• What to produce: Extract every line of the material that holds the string "scene".

• Listing:
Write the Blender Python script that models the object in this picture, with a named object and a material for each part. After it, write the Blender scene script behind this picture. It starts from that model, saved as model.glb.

--

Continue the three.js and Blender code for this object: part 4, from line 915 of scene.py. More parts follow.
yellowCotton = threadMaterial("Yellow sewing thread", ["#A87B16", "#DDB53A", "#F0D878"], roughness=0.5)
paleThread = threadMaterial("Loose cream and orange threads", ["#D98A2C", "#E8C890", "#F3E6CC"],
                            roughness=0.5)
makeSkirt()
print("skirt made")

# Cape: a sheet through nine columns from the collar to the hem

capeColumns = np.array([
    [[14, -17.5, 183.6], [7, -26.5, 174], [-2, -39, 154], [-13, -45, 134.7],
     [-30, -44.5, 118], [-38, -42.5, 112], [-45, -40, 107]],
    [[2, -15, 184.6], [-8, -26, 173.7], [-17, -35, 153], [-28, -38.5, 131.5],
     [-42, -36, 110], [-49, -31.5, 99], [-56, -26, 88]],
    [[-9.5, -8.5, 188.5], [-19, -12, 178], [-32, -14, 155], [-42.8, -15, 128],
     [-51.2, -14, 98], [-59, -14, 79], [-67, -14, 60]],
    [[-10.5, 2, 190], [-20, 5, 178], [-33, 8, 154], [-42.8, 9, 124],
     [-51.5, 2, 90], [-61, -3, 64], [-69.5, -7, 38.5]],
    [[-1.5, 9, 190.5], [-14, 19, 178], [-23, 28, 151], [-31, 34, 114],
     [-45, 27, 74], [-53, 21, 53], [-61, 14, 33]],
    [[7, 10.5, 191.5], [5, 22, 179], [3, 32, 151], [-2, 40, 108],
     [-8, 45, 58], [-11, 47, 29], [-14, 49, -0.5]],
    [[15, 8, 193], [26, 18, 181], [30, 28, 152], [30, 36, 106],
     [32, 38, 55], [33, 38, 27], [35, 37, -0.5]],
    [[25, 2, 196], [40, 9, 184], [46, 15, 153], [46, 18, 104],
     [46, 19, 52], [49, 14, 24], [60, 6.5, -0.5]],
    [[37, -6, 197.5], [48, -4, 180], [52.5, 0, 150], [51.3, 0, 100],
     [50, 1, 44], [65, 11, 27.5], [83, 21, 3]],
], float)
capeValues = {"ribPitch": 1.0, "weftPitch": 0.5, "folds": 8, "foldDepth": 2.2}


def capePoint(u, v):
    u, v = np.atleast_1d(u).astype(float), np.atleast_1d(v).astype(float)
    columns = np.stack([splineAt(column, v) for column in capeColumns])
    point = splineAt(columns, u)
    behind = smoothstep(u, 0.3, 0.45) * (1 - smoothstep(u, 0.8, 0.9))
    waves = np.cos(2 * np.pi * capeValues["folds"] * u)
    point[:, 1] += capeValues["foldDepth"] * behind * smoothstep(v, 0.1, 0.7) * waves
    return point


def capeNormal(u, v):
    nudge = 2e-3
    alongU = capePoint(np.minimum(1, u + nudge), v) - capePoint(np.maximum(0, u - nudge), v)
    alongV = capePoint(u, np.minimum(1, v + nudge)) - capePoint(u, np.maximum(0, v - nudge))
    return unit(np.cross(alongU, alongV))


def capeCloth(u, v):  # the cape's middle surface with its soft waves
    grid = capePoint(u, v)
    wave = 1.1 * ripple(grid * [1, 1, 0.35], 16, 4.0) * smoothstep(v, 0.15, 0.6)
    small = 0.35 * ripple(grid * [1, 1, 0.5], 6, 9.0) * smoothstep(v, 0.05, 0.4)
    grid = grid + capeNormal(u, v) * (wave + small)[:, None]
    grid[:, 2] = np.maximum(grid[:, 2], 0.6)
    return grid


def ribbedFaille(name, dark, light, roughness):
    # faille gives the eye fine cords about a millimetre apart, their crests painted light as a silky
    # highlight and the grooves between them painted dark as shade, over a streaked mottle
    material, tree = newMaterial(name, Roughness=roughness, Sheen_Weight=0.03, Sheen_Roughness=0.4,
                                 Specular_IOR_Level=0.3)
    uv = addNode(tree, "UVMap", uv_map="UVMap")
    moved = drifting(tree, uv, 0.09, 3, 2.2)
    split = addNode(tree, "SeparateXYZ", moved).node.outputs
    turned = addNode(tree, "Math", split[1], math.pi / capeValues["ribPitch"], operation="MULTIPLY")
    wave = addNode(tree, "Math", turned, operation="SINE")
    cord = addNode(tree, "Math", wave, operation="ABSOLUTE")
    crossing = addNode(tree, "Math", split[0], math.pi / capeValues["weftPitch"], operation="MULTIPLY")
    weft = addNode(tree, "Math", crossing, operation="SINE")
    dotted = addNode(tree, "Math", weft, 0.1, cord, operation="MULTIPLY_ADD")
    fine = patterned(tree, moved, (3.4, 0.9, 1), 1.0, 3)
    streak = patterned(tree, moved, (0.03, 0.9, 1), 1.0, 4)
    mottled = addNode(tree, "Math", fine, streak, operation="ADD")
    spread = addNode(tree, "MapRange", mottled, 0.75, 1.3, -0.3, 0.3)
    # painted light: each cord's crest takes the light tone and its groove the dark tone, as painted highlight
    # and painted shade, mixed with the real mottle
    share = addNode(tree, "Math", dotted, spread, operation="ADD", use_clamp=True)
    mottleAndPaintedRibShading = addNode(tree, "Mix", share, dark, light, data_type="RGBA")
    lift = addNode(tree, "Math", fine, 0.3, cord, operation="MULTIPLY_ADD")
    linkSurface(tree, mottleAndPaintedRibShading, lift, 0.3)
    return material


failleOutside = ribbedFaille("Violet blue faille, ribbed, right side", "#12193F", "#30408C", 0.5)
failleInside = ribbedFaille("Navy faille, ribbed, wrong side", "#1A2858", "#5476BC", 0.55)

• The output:
Write the Blender Python script that models the object in this picture, with a named object and a material for each part. After it, write the Blender scene script behind this picture. It starts from that model, saved as model.glb.
Continue the three.js and Blender code for this object: part 4, from line 915 of scene.py. More parts follow.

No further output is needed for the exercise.